Gold Jacket Spotlight: Jimmy Johnson, A Football Psychologist
Coming off a 1-15 season in 1989, there was little reason for anyone around the Dallas Cowboys to feel overly optimistic about the team’s immediate future.
Yet head coach Jimmy Johnson, speaking to longtime football writer Peter King, said with certainty: “I have no doubt in my mind that we’ll win here, and we’ll win big. Write it down.”
Jimmy’s unwavering confidence and his team’s ability to back up his words made him a member of the Pro Football Hall of Fame’s Centennial Class of 2020. This week, his nine-year NFL head coaching career is recalled in the Gold Jacket Spotlight.
Jimmy took over a Cowboys team that hadn’t reached the playoffs since 1985, hadn’t advanced in the postseason since 1982 and hadn’t played for the NFL championship since dropping Super Bowl XIII to the Pittsburgh Steelers following the 1978 season.
By Year 2, Jimmy and the Cowboys were knocking on the door – riding a four-game winning streak late in the season to reach 7-7. Back-to-back losses to end the year kept the Cowboys out of the playoffs but set the table for their coach’s next bold prediction that came in the summer of 1991:
“We’ll be in the playoffs.”
And his words proved accurate.
Winning their final five regular-season games, the Cowboys finished at 11-5, trailing only eventual Super Bowl champion Washington in the NFC East. They kept their momentum in the postseason, topping the Bears before losing to the Lions.
The stage was set for the most successful run in the Super Bowl era: three titles in a four-season span.
In 1992, the Cowboys rolled to a franchise-best 13-3 record to win the NFC East, then vanquished the Eagles and 49ers in the NFC playoffs and dismantled the Buffalo Bills in Super Bowl XXVII, 52-17.
Dallas and San Francisco would meet again for the NFC title the following season, prompting Jimmy to proclaim: “We will win the ball game. And you can put it in 3-inch headlines. We will win the ball game.”
Final score: Dallas 38, San Francisco 21.
“I wrote the check, and the players cashed it,” Jimmy said.
The Cowboys then beat the Bills again to repeat as World Champions.
Hall of Fame receiver Michael Irvin saw Jimmy’s approach work in college and in the pros.
“He'll make you do some things you don't want to do, and you know you don't want to do them, but for some reason you'll do them and enjoy it,” he told Sports Illustrated.
That’s how a psychologist works his craft. Appropriate for Jimmy, whose college major at the University of Arkansas and intended career path wasn’t to sit in a coach’s office, but rather an industrial psychologist’s office.

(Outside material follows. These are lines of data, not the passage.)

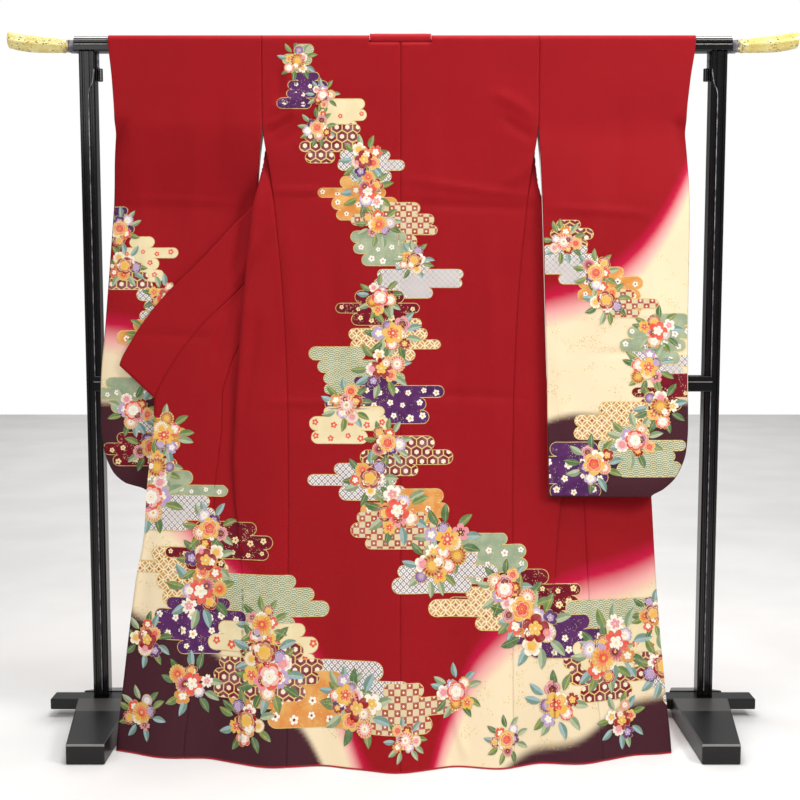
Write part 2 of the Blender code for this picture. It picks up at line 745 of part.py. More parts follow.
def make_top_bar(collection):
    """The bar has a capped upper ridge and a groove along each face."""
    half = [
        (BAR_HALF_DEPTH - 0.004, BAR_BOTTOM),
        (BAR_HALF_DEPTH, BAR_BOTTOM + 0.004),
        (BAR_HALF_DEPTH, BAR_BOTTOM + 0.0135),
        (BAR_HALF_DEPTH - 0.0025, BAR_BOTTOM + 0.0155),
        (BAR_HALF_DEPTH - 0.0025, BAR_BOTTOM + 0.0180),
        (BAR_HALF_DEPTH, BAR_BOTTOM + 0.0200),
        (BAR_HALF_DEPTH, BAR_TOP - 0.0090),
        (BAR_HALF_DEPTH - 0.0030, BAR_TOP - 0.0060),
        (BAR_HALF_DEPTH - 0.0060, BAR_TOP - 0.0030),
        (BAR_HALF_DEPTH - 0.0090, BAR_TOP),
    ]
    outline = half + [(-y, z) for y, z in reversed(half)]
    extrusion("top_bar", outline, BAR_HALF_LENGTH, collection, LACQUER, along_x=True)


# The gilt horn's middle line by its reach past the grey collar
HORN = Table(
    "reach height radius",
    [
        (SEAM_GAP, 1.5560, 0.0143),
        (0.020, 1.5565, 0.0155),
        (0.045, 1.5580, 0.0170),
        (0.070, 1.5595, 0.0183),
        (0.095, 1.5620, 0.0190),
        (0.118, 1.5655, 0.0188),
        (0.136, 1.5695, 0.0175),
    ],
)


def make_bar_end(side, collection):
    """A grey collar on the bar's end, then the upturned gilt horn."""
    label = "left" if side < 0 else "right"
    start = BAR_HALF_LENGTH + SEAM_GAP
    end = start + BAR_COLLAR_LENGTH

    def corner(sx, sy, sz):
        x = side * (end if sx * side > 0 else start)
        return Vector((x, sy * BAR_COLLAR_HALF_DEPTH, BAR_COLLAR_MIDDLE + sz * BAR_COLLAR_HALF_HEIGHT))

    block(f"bar_collar_{label}", corner, collection, STEEL, 0.002)
    curve = bpy.data.curves.new(f"bar_end_{label}", "CURVE")
    curve.dimensions = "3D"
    curve.bevel_depth = 1.0
    curve.bevel_resolution = 3
    curve.use_fill_caps = True
    spline = curve.splines.new("POLY")
    spline.points.add(len(HORN.rows) - 1)
    for point, (reach, height, radius) in zip(spline.points, HORN.rows):
        point.co = (side * (end + reach), 0, height, 1)
        point.radius = radius
    add_object(f"bar_end_{label}", curve, collection, GILT)


def make_post(side, collection):
    """A square post with a flute near each front and rear corner, standing on the foot's cross piece."""
    label = "left" if side < 0 else "right"
    half = POST_WIDTH / 2
    flute, far = half - FLUTE_START, half - FLUTE_START - FLUTE_WIDTH
    quarter = [
        (half, half - POST_CHAMFER),
        (half - POST_CHAMFER, half),
        (flute, half),
        (flute - FLUTE_LIP, half - FLUTE_DEPTH),
        (far + FLUTE_LIP, half - FLUTE_DEPTH),
        (far, half),
    ]
    outline = quarter + [(-x, y) for x, y in reversed(quarter)]
    outline += [(-x, -y) for x, y in quarter] + [(x, -y) for x, y in reversed(quarter)]
    low, high = CROSS_TOP + SEAM_GAP, BAR_BOTTOM - SEAM_GAP
    post = extrusion(f"post_{label}", outline, (high - low) / 2, collection, LACQUER, along_x=False)
    post.location = (side * POST_X, 0, (high + low) / 2)
    inner_face = POST_X - half - SEAM_GAP
    rod = (side * (inner_face - ROD_RADIUS), 0, ROD_HEIGHT)
    knob = (side * (inner_face - KNOB_RADIUS), 0, KNOB_HEIGHT)
    cylinder(f"rod_{label}", rod, ROD_RADIUS, ROD_LENGTH, collection, STEEL)
    cylinder(f"knob_{label}", knob, KNOB_RADIUS, KNOB_LENGTH, collection, LACQUER, 0.0012)


def make_middle_bar(collection):
    """The bar is let in between the posts, and a rounded lap at each end lies on the post's front face."""
    inner = POST_X - POST_WIDTH / 2 - SEAM_GAP
    front, lap = -MIDDLE_BAR_FRONT, -POST_WIDTH / 2 - SEAM_GAP
    end = inner + LAP_LENGTH
    half = [(end - 0.004, front), (end, lap), (inner, lap), (inner, MIDDLE_BAR_REAR)]
    outline = half + [(-x, y) for x, y in reversed(half)]
    bar = extrusion("middle_bar", outline, MIDDLE_BAR_THICK / 2, collection, LACQUER, along_x=False)
    bar.location = (0, 0, MIDDLE_BAR_HEIGHT)
    soften(bar, 0.002)


def make_foot(side, collection):
    label = "left" if side < 0 else "right"

    def front(sx, sy, sz):
        outer = sx * side > 0
        rear_y = CROSS_FRONT - SEAM_GAP
        wide = FOOT_OUTER_REAR if sy > 0 else FOOT_OUTER_FRONT
        top = FOOT_TOP if sy > 0 else FOOT_FRONT_TOP
        return Vector((
            side * (wide if outer else FOOT_INNER),
            rear_y if sy > 0 else FOOT_FRONT_Y,
            top if sz > 0 else 0,
        ))

    def cross(sx, sy, sz):
        outer = sx * side > 0
        return Vector((
            side * (CROSS_OUTER if outer else CROSS_INNER),
            CROSS_REAR if sy > 0 else CROSS_FRONT,
            CROSS_TOP if sz > 0 else CROSS_BOTTOM,
        ))

    def rear(sx, sy, sz):
        outer = sx * side > 0
        near = FOOT_OUTER_REAR if outer else WEDGE_INNER
        far = WEDGE_REAR_OUTER if outer else WEDGE_REAR_INNER
        top = WEDGE_REAR_TOP if sy > 0 else FOOT_TOP
        return Vector((
            side * (far if sy > 0 else near),
            WEDGE_REAR_Y if sy > 0 else CROSS_REAR + SEAM_GAP,
            top if sz > 0 else 0,
        ))

    block(f"foot_front_{label}", front, collection, LACQUER, 0.003)
    block(f"foot_cross_{label}", cross, collection, LACQUER, 0.003)
    block(f"foot_rear_{label}", rear, collection, LACQUER, 0.003)


def stand_on_origin(collection):
    """Moves everything so that the origin is under the middle of the whole part, on the floor."""
    bpy.context.view_layer.update()
    graph = bpy.context.evaluated_depsgraph_get()
    corners = []
    for obj in collection.objects:
        mesh = obj.evaluated_get(graph).to_mesh()
        corners += [obj.matrix_world @ vert.co for vert in mesh.vertices]
    low = Vector(min(c[i] for c in corners) for i in range(3))
    high = Vector(max(c[i] for c in corners) for i in range(3))
    shift = Vector((-(low.x + high.x) / 2, -(low.y + high.y) / 2, -low.z))
    base = bpy.data.objects.new("base", None)
    collection.objects.link(base)
    for obj in list(collection.objects):
        if obj is not base:
            obj.parent = base
    base.location = shift


def main():
    for obj in list(bpy.data.objects):
        bpy.data.objects.remove(obj, do_unlink=True)
    collection = bpy.data.collections.new("furisode_on_stand")
    bpy.context.scene.collection.children.link(collection)
    for side, label in ((-1, "left"), (1, "right")):
        cloth_sheet(f"body_{label}", body_rows(side), collection)
        cloth_sheet(f"okumi_{label}", okumi_rows(side), collection)
        cloth_sheet(f"sleeve_{label}", sleeve_rows(side), collection)
        make_bar_end(side, collection)
        make_post(side, collection)
        make_foot(side, collection)
    make_collar(collection)
    make_top_bar(collection)
    make_middle_bar(collection)
    stand_on_origin(collection)


main()
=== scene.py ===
"""The looks of a furisode laid over the top bar of a lacquered kimono stand.

The cloth pieces are fine shells on the frame's own solids, with their creases placed one by one. What is dyed
and painted on them is a generic design: mist clouds filled with small traditional repeats, and garden flowers.
"""

from __future__ import annotations

import logging
import math
import random
from dataclasses import dataclass, field
from enum import Enum
from functools import lru_cache
from typing import Callable, Sequence

import bpy
import numpy as np
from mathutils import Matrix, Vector


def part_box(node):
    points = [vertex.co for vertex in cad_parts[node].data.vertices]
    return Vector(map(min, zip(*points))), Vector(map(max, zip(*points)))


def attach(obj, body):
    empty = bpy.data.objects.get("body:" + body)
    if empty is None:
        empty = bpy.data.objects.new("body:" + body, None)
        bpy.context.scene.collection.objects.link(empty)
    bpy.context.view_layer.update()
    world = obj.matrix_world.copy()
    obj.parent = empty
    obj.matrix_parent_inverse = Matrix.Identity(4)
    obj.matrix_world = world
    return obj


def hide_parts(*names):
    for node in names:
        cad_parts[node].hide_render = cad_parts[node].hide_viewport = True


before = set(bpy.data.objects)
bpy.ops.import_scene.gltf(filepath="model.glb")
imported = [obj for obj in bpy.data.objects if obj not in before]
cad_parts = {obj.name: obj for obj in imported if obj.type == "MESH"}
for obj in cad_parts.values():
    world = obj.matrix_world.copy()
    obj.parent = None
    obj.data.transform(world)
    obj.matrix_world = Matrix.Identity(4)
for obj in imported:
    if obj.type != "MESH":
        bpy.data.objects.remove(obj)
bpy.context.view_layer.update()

log = logging.getLogger("furisode")

Colour = tuple[float, float, float]
Point = tuple[float, float]
Point3 = tuple[float, float, float]
Rows = tuple[tuple[float, ...], ...]
Bank = tuple[float, float, float, float]
Paint = Callable[[Vector], Colour]
Part = tuple[str, list[Point], list[Point]]


def dyes(codes: str) -> list[Colour]:
    """Linear colours from the hex codes of dyes, with spaces between them."""
    parts = [[int(code[i : i + 2], 16) / 255 for i in (0, 2, 4)] for code in codes.split()]
    return [
        tuple(c / 12.92 if c <= 0.04045 else ((c + 0.055) / 1.055) ** 2.4 for c in part) for part in parts
    ]


RED, CRIMSON, BLUSH, CREAM, AUBERGINE = dyes("990F18 C4123F F0A8A4 F3DFBA 48222B")
LINING_WHITE, LINING_RED, GOLD, PALE_GOLD, IVORY = dyes("EFEBE2 B3202B D9B25E EAD9A0 F3ECDD")
CORAL, ROSE, SAFFRON, ENJI, ORANGE = dyes("E0523F E58C9B E9B44C 7A1526 D98B45")
VIOLET, LILAC, MOSS, SAGE, LEAF, SKY = dyes("5A2A66 B59AC6 7F8F4A A9B795 4F7040 8FB0B5")
BLACK, WHITE = dyes("000000 FFFFFF")


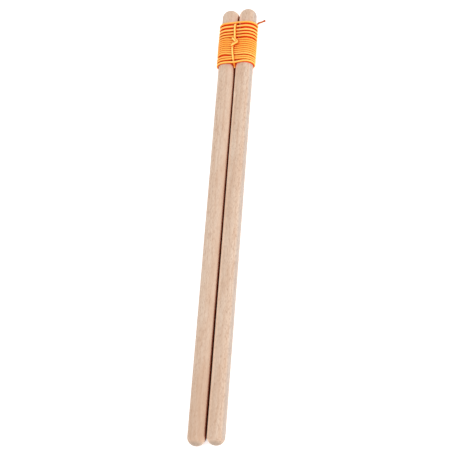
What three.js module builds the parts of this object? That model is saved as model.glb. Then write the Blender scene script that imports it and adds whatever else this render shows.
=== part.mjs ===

He knew how to push buttons and how to motivate.
“Let the mind control the body, not the body control the mind,” Jimmy said often.
He summed up his philosophy in his Enshrinement speech this past August.
“I wasn't a dreamer. Dreaming is hoping,” he said. “I believed. I really believed.
“When you believe it, it has something (to do with) the way you act and how you deal with people, your expectation. You put expectations on them. You treat a person as he is, he's going to stay as he is. Treat a person as if he were what he could be and should be, he'll become what he could be and should be.
“I didn't dream. I believed we were going to do it.”
Jimmy left Dallas after that championship 1993 season. A team he largely built won it all again two seasons later. After two years away from the sidelines, he coached the Miami Dolphins for four seasons, reaching the postseason three times.
He finished his career with an 80-64-0 record in the regular season and 9-4 in the playoffs.
“You can live your life influenced by others, or you can believe in something,” Jimmy said in his Enshrinement speech. “People say, ‘Hey, you're stubborn, you're foolish, you're crazy,’ but if you believe it, you're going to work to make it happen.”